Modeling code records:

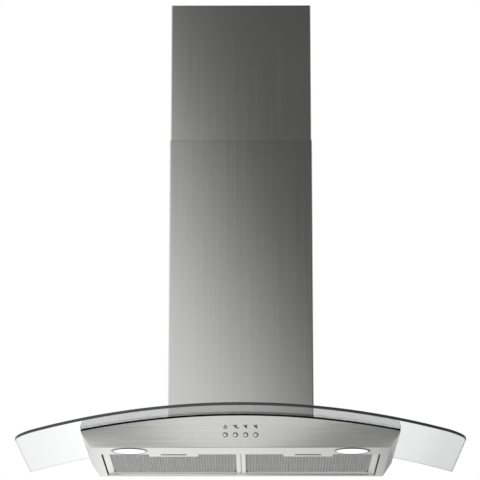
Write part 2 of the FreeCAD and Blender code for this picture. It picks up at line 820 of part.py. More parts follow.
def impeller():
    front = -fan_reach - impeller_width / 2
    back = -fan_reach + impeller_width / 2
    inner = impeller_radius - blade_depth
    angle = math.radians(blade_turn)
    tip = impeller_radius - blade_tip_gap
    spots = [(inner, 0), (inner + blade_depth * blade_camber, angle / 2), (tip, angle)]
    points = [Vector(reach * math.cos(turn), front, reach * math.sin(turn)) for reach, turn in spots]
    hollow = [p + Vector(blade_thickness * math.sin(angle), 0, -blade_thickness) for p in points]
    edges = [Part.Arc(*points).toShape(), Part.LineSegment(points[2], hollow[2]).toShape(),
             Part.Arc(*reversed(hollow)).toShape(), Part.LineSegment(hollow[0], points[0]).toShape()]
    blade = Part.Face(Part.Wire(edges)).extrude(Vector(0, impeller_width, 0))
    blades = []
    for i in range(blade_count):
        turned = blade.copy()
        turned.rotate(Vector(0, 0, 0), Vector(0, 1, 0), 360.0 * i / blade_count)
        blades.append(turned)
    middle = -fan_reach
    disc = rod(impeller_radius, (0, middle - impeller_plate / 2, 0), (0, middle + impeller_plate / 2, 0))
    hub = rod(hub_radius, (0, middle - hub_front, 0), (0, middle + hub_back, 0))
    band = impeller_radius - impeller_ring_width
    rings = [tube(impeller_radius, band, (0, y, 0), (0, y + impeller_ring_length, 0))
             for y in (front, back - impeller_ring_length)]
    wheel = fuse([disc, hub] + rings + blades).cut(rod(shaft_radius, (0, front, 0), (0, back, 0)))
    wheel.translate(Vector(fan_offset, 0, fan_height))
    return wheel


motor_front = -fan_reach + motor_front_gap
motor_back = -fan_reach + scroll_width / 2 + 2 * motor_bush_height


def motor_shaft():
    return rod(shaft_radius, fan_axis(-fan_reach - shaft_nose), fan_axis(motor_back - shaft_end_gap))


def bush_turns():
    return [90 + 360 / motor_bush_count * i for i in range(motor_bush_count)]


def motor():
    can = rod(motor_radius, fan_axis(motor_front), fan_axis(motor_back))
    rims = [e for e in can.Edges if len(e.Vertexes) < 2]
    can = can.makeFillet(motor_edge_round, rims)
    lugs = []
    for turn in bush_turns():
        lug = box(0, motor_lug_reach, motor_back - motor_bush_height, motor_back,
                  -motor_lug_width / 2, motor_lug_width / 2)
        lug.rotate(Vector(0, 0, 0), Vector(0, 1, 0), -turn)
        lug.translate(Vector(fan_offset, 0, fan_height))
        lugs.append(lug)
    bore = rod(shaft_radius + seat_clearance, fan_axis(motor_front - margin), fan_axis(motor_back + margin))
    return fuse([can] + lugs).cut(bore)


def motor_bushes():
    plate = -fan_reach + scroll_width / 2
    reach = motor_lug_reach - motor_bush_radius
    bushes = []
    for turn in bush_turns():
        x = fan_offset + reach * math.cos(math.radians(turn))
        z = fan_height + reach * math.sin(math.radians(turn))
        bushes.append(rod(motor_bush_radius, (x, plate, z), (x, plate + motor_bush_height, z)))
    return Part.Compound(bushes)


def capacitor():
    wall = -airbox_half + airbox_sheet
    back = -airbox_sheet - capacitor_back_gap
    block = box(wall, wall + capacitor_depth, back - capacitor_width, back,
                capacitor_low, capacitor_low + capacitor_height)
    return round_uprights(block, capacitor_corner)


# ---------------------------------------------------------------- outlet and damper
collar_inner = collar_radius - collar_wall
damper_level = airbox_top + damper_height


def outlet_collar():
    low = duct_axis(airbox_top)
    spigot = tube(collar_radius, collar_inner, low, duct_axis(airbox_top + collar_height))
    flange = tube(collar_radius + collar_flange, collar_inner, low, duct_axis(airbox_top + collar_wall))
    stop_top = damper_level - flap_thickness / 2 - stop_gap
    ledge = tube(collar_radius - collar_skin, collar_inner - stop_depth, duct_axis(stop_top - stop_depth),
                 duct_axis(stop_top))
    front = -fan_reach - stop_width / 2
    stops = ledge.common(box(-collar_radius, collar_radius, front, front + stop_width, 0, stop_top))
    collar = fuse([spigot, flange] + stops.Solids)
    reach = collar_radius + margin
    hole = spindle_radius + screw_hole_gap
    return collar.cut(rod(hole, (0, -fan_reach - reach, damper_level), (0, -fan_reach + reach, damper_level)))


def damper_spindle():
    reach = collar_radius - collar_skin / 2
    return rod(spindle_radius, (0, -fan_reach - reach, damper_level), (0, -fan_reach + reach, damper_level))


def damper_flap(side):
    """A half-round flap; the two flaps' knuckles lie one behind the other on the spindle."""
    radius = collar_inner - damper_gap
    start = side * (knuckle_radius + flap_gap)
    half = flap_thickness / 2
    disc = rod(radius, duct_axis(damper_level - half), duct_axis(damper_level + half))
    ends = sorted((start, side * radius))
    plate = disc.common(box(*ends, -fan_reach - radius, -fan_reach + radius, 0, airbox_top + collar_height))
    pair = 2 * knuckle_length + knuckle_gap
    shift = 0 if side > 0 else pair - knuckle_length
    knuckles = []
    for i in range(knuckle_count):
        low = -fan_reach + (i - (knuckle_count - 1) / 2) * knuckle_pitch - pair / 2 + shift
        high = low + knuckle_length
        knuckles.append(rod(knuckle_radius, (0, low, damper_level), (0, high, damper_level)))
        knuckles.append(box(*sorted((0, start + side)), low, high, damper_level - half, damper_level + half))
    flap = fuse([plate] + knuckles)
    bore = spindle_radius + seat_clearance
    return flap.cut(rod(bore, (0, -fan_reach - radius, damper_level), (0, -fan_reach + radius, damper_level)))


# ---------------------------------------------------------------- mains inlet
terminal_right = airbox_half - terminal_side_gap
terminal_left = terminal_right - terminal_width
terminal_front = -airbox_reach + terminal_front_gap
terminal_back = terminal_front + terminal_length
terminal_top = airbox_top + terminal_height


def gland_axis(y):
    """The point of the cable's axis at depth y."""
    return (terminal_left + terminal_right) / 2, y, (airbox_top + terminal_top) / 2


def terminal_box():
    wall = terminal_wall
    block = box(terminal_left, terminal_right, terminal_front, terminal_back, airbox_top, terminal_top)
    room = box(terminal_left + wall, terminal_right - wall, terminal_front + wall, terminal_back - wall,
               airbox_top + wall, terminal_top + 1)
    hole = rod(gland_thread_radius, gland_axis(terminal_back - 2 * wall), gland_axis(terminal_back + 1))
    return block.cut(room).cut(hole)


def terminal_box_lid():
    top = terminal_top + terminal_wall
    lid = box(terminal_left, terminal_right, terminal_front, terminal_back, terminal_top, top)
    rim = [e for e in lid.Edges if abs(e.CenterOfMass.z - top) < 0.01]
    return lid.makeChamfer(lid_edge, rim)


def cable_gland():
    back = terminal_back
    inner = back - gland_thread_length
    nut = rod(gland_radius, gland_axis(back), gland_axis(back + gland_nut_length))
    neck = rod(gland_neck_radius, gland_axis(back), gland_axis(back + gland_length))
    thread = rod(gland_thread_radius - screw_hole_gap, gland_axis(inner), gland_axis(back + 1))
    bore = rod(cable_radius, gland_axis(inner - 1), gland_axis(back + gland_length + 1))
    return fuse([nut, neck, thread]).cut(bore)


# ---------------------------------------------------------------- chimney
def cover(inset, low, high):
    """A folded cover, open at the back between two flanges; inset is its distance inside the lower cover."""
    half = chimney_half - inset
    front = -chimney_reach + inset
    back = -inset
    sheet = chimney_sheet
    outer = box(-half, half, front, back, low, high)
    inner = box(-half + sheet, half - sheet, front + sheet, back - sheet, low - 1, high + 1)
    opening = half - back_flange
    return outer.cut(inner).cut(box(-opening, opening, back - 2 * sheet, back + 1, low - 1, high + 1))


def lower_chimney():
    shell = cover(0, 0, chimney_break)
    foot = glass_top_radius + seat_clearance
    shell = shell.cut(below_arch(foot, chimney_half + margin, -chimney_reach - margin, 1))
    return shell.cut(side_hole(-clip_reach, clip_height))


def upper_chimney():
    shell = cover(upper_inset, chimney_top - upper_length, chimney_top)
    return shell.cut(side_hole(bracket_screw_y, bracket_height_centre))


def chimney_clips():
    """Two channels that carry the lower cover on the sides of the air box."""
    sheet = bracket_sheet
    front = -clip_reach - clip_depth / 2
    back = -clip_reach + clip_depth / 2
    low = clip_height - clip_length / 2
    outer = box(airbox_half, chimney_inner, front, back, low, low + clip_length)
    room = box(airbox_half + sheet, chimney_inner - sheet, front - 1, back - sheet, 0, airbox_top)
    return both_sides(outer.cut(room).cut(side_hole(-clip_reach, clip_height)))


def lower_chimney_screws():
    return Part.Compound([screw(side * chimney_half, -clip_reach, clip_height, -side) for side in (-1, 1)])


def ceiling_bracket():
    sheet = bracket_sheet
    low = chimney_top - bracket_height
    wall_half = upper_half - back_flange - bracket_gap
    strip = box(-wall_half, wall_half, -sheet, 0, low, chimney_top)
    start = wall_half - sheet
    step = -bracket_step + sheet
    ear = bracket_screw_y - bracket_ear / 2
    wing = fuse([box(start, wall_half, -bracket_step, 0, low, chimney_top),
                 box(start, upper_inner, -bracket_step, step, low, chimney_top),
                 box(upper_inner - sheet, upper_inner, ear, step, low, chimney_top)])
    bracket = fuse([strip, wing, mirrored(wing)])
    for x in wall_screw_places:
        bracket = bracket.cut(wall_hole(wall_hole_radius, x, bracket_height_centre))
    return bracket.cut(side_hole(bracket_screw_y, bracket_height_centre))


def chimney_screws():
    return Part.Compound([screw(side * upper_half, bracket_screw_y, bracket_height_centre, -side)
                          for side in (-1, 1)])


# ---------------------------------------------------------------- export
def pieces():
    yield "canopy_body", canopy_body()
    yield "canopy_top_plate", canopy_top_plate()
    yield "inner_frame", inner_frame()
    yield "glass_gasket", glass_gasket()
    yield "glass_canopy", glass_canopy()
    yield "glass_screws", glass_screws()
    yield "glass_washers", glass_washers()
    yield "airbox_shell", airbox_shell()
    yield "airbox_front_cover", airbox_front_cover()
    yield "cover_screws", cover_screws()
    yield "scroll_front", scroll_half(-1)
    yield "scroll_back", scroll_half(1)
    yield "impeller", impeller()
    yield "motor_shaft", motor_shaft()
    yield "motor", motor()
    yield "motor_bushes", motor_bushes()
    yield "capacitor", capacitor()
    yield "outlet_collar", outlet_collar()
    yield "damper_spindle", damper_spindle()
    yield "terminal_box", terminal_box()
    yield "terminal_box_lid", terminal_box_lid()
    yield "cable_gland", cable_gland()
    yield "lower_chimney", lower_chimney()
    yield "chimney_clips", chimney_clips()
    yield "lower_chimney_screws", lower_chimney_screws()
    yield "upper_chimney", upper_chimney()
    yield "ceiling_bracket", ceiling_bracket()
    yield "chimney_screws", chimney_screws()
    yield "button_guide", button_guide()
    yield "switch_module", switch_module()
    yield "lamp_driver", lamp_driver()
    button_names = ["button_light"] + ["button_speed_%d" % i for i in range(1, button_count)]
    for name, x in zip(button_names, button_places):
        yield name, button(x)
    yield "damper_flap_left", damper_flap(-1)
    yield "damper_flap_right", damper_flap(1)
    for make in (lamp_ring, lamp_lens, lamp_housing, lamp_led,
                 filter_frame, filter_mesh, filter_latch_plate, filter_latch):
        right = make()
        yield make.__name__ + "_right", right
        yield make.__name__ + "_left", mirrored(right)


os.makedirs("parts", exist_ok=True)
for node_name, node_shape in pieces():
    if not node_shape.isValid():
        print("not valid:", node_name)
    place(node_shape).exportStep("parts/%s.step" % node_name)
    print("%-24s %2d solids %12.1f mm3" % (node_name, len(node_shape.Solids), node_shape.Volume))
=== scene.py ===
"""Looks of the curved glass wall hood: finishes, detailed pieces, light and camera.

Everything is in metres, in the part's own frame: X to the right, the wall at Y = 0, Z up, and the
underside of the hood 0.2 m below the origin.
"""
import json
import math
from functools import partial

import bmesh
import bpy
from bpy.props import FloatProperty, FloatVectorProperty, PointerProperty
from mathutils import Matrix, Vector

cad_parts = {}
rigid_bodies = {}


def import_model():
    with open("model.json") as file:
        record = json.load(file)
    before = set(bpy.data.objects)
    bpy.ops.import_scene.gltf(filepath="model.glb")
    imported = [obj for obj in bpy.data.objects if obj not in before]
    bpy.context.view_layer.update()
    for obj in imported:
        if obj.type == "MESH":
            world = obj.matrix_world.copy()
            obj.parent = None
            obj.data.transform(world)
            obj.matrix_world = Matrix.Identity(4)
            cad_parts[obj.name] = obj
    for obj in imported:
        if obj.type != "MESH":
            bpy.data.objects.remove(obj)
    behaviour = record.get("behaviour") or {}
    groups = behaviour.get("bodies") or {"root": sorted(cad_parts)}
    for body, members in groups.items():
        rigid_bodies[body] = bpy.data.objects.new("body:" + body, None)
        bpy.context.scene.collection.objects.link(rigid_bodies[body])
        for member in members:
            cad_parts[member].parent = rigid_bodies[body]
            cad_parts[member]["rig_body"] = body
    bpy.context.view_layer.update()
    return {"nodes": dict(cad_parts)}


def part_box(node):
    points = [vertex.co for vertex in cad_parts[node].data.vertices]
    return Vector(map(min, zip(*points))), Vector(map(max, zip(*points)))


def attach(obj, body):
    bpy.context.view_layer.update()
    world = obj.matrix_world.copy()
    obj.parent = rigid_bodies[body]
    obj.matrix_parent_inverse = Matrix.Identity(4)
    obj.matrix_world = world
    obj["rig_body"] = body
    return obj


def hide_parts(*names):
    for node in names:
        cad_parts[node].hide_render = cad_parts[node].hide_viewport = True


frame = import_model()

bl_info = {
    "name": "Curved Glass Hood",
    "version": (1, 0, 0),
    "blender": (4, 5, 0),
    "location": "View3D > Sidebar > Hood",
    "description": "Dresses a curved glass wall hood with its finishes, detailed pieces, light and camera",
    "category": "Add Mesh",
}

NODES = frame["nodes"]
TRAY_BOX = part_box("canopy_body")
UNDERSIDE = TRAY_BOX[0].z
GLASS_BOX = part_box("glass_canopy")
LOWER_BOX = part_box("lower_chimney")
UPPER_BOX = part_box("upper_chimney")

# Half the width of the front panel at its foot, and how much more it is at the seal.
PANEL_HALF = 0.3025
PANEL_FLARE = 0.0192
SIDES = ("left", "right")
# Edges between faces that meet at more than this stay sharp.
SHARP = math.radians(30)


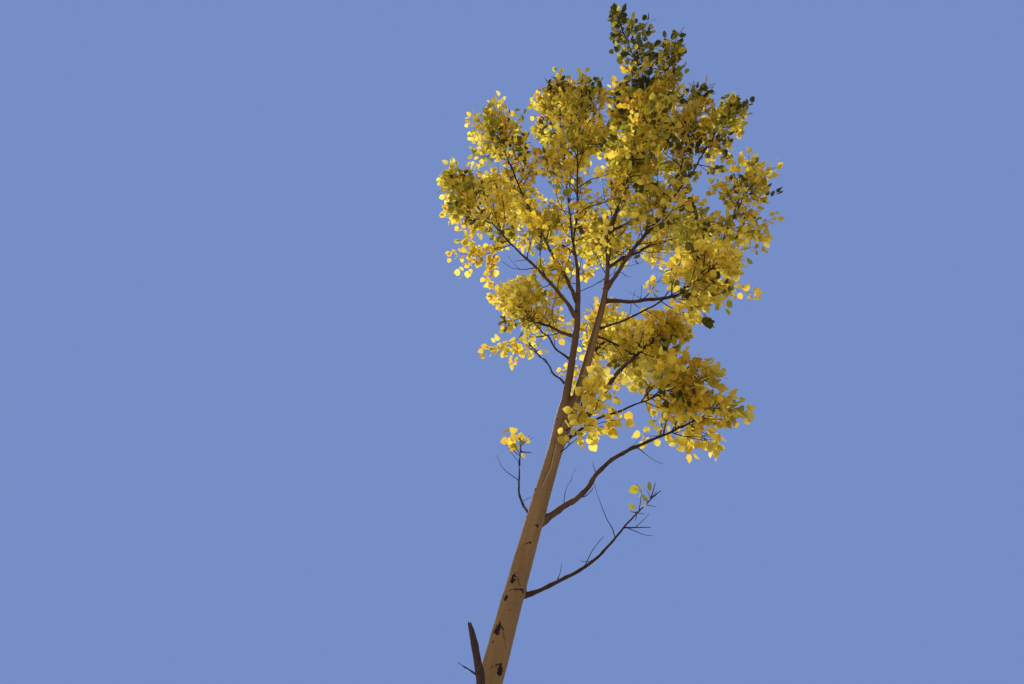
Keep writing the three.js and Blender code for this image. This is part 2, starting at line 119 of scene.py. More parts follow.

§ Aim of the task: Of the lines in the material above, state how many contain the string "members"; give no other text.

§ Result of this task: 2